By Ruzanna Khachatrian
The governments of Armenia and Iraq plan to set up a commission on economic cooperation, according to the head of an Armenian parliamentary group promoting closer ties between the two states.
“The development of our relations with Iraq depends on the creation of that intergovernmental commission,” Ghukas Ulikhanian, an opposition deputy who chairs the Armenia-Iraq “friendship caucus,” said on Tuesday.
Ulikhanian and an Iraqi diplomat in Yerevan told journalists that the commission’s creation will enable Armenia to gain access to Iraq’s markets and win lucrative contracts.
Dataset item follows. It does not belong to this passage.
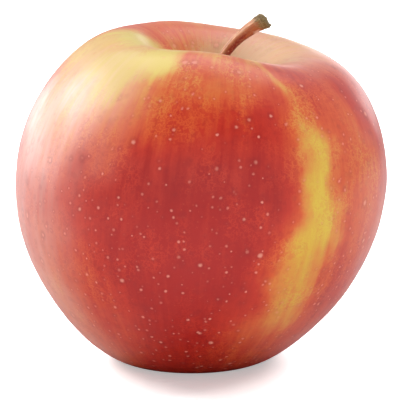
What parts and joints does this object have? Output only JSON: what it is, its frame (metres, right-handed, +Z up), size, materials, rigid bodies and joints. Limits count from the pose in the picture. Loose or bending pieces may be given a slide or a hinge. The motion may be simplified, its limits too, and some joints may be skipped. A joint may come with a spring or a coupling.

The remarks followed last week’s visited to Iraq of a delegation of Armenian parliamentarians and businessmen led by Ulikhanian. The delegation flew to Baghdad with a batch of humanitarian assistance to the nation crippled by the 11-year UN sanctions. It was the fourth such trip in the last two years.
While in Baghdad, Ulikhanian and other deputies met with Tahayasin Ramadan, the number two figure in the Iraqi leadership. According to an official from the Iraqi embassy in Yerevan, Hagop Mardiros, Ramadan passed on to them a message from President Saddam Hussein urging the Armenian government to “speed up the development of our relations on the state level.”
Baghdad’s ambassador to Armenia, Abbas al-Badri, complained last November that Yerevan is being too slow in pursuing economic cooperation with his country. He said the signing of an agreement paving the way supplies of cheap Iraqi oil to Armenia under the UN “Oil for Food Program” has been postponed recently by the Armenian side for unknown reasons.
Ulikhanian said on Tuesday that senior diplomats from the two countries will meet “in February or March” to make final preparations for the launch of the bilateral commission. He and Mardiros, who is an ethnic Armenian, claimed that Iraq will grant Armenian companies an import quota worth at least $200 million after the commission begins its work.
Some Armenian manufacturers view Iraq as a lucrative export market and are increasingly lobbying for closer commercial links with Hussein’s regime. Ulikhanian himself owns a pharmaceutical company which is already present in Iraq.